The Sixties youthquake was expressed in her fun clothes. It is really only the young who can actually afford to show off their legs – minis don’t work on anyone over 30. It must have been hell back then for anyone with fat legs. But that’s what the customers wanted who came into her boutique…to go shorter and shorter. And she did.

But then back then, it really was a different world. Post-war austerity was dead but there weren’t the extremes of wealth there are now. The King’s Road, and come to that, Sloane Street, wasn’t a place where you’d pay hundreds of pounds for a designer T-shirt; nor was it somewhere where pieces could be knocked up overseas for the equivalent of Primark. Mary Quant pieces weren’t cheap but neither were they ridiculously expensive. Fashion was affordable if you were on a modest wage, and if you couldn’t afford it, there was always the option of running up a dress yourself; girls then had the skills.

One of Mary Quant’s genius collaborations was with Butterwick paper patterns, so if you wanted to customise your own Mary Quant box skirt or pinafore dress, you bought the pattern and the fabric and off you went.

Mary Quant was, as fashion writer Tamasin Doe says, a serious designer. “She, like Terence Conran, was an inherent modernist. The moment found them, and they found the moment.” She went to Goldsmith’s College and was apprenticed to a couture milliner — she hated that exclusivity; she was skilled with the scissors. At the Mary Quant exhibition at the V&A a couple of years ago, I found myself next to her younger brother. “I was the first one she worked on”, he recalled ruefully. “She took her scissors to my hair”. No stopping her.Granted, her husband was the business brain behind the Mary Quant enterprise, but she was a genius in creating a market. She designed not just short dresses with big zips but the tights you needed to wear them — this, after all, is a climate that calls for hosiery — and in colours no one had thought of: hot pinks, zingy orange, acid green. In fact she made that whole range of chemical colours her own. She hijacked girls’ school uniforms for her looks, and skinny men’s jumpers.
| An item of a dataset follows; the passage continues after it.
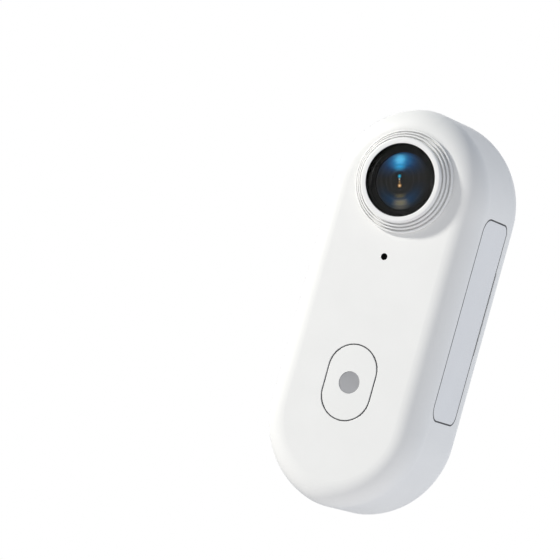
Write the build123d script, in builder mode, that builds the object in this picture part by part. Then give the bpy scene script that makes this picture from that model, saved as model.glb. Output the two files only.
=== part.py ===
from build123d import *
import math
import os

os.makedirs("parts", exist_ok=True)

# Sizes are in millimetres. +Z is up the long axis and the lens looks along -Y.
# The origin is the middle of the flat rear face. A depth is counted back from the
# front face, and a height is counted up from the lowest point of the body.

# Body outline: straight sides, and each end a wide shoulder arc into a tighter tip arc
body_width = 23.0
body_height = 55.5
body_depth = 17.5
shoulder_beyond_half = 0.9
tip_within_half = 2.65
front_round = 3.3
rear_round = 5.0

# Shell walls and the line where the rear cover parts from the shell
wall = 1.2
front_wall = 1.3
rear_wall = 1.4
rear_cover_depth = 2.4
lip_length = 1.2
lip_wall = 0.7
gasket_width = 0.6
gasket_thickness = 0.5

# Running gaps, seams and small fits
fit_gap = 0.05
seam_gap = 0.12
seam_round = 0.12
slide_gap = 0.1
screw_gap = 0.02

# Lens guard: a white ring with three fine grooves round its cone, and a flat cover glass
lens_from_top = 10.4
guard_radius = 7.09
guard_shoulder_radius = 6.98
guard_shoulder_height = 0.5
groove_radii = (6.72, 6.37, 5.91)
groove_heights = (0.84, 1.2, 1.35)
groove_width = 0.14
rim_radius = 5.03
rim_height = 1.74
glass_recess = 0.05
glass_thickness = 0.6
glass_border = 1.0
mask_thickness = 0.06
guard_shelf = 0.45
guard_shelf_thickness = 0.2

# Lens collar, barrel and lens stack
collar_radius = 5.95
collar_wall = 0.95
collar_proud = 0.75
collar_flange_radius = 7.0
collar_flange_thickness = 0.5
o_ring_radius = 0.2
o_ring_proud = 0.45
barrel_proud = 0.6
barrel_length = 8.6
first_element_radius = 4.2
first_element_apex = -0.94
first_element_thickness = 0.75
first_front_curve = 9.5
first_rear_curve = 3.6
first_rear_clear = 2.9
second_element_radius = 3.1
second_element_place = 1.84
second_element_thickness = 0.5
second_front_curve = 6.0
second_front_clear = 2.5
second_rear_curve = 2.4
second_rear_clear = 1.8
rear_element_radius = 2.8
rear_clear_radius = 2.0
third_element_place = 3.4
third_element_thickness = 1.9
third_front_curve = 4.0
third_rear_curve = -3.5
fourth_element_place = 5.8
fourth_element_thickness = 0.4
fourth_front_curve = -6.0
fourth_rear_curve = 4.0
rear_element_place = 6.5
rear_element_thickness = 1.6
rear_front_curve = 5.0
rear_rear_curve = -7.0
element_rim = 0.2
spacer_wall = 0.6
retainer_lip = 0.15
retainer_overlap = 0.25
filter_ledge = 0.4

# Sensor module
holder_wall = 1.0
holder_base = 11.0
holder_base_thickness = 2.2
holder_ear_gap = 0.1
holder_ear_share = 0.4375
holder_ear_thickness = 0.8
sensor_width = 7.5
sensor_height = 6.5
sensor_thickness = 1.0
filter_width = 6.4
filter_height = 5.4
filter_thickness = 0.3
sensor_board_thickness = 0.8
flex_thickness = 0.2
flex_width = 5.0
flex_bend = 0.6

# Microphone
mic_below_lens = 10.5
mic_hole_radius = 0.475
mic_mesh_radius = 1.2
mic_mesh_thickness = 0.15
mic_width = 3.5
mic_height = 2.65
mic_thickness = 1.0
mic_gasket_thickness = 0.55
mic_board_width = 5.4
mic_board_height = 4.4
mic_board_thickness = 0.4

# Shutter button
button_height = 16.97
button_width = 7.03
button_length = 10.4
button_flange = 0.7
button_flange_thickness = 0.5
button_travel = 0.4
window_radius = 1.5
window_thickness = 0.5
window_recess = 0.04
stem_radius = 1.0
stem_room = 0.4
switch_size = 3.6
switch_thickness = 1.0
switch_corner = 0.3
switch_plunger_radius = 0.8
switch_plunger_length = 0.85
led_size = 0.8
led_spacing = 5.0

# Side cover over the ports, on the +X side
cover_above_bend = 2.82
cover_below_bend = 0.02
cover_before_round = 0.69
cover_thickness = 1.2
cover_front_corner = 1.9
cover_rear_corner = 1.3
cover_ledge = 0.9
cover_hinge_ledge = 1.5
cover_inner_chamfer = 0.2
window_corner = 1.0
port_pad_thickness = 0.8
port_pad_margin = 0.8
seal_gap = 0.25
seal_width = 0.8
strap_length = 18.0
strap_width = 1.3
strap_thickness = 0.35
nail_slot_length = 11.7
nail_slot_width = 0.22
nail_slot_depth = 0.7
nail_slot_middle = 30.9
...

She embodied the look herself – Vidal Sasson gave her that famously sculpted bob (though it only worked on fine hair like hers; Leonard Lewis came along next to rescue girls with thick hair). And she also had a make-up line that epitomised the aspirations of a generation — for pale lips and cat-flick eyes. Something of her design brilliance can be seen in her logo… that very simple but unmistakeable flower. The Sixties optimistic embrace of modernity can be seen in the way she embraced synthetics. Only she could have made boots from white plastic. Back then, this was unthinkable. White! Plastic! Boots!

Did she make a contribution to feminism? Mary Kenny, a writer who wore the minis and the hotpants at the time, thought that “claims that Mary Quant was part of a feminist movement were false — feminism at the time rejected, robustly, the world of cosmetics and fashion”. Still, as a serious female entrepreneur, she made her mark.

And she left her mark on a generation. At the V&A show I met women in their seventies looking wistfully at the dresses on display, and their buoyant youth. “I used to have that,” one said. “It was lovely”.